The U.S. National Security Agency has tested its ability to collect Americans’ cellular telephone location data but does not have a program to collect that information, the NSA’s director, General Keith Alexander, said on Wednesday.

Alexander told a Senate Judiciary committee hearing on the government’s electronic eavesdropping that the NSA received data samples in 2010 and 2011 to test its ability to handle such information, but the data were never used for any other purposes.

“This may be something that is a future requirement for the country, but it is not right now,” he said.

U.S. intelligence agencies’ extensive collection of telephone and Internet data has been subject to scrutiny since former NSA contractor Edward Snowden began leaking information in June showing that surveillance was far more extensive than most Americans had realized.
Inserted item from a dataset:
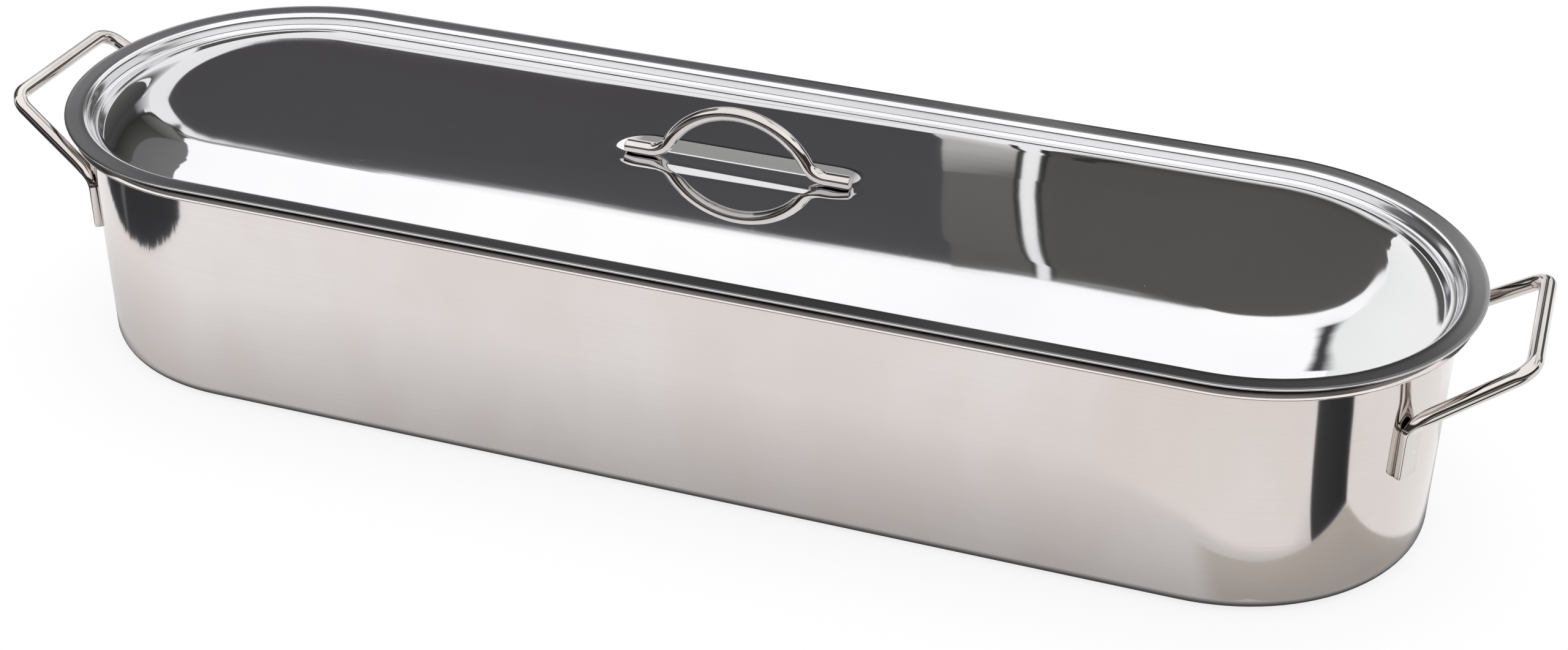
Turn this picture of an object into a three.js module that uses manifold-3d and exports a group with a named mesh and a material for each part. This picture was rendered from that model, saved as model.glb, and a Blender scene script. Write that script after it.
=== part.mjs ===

Facing a public outcry, Republican and Democratic members of Congress are writing legislation to clamp down on the data collection and increase public access to information about it.

Democratic Senator Patrick Leahy, the Judiciary panel’s chairman, said at the hearing he is working on a bill that would tighten oversight of the government surveillance programs.

Among other things, Leahy’s program would end bulk data collection under Section 215 of the 2001 USA Patriot Act, which requires companies to turn over business records if a government request for them is approved by a secret intelligence court.

“I find the legal justification for this bulk collection to be strained at best, and the classified list of cases involving Section 215 to be unconvincing,” Leahy said.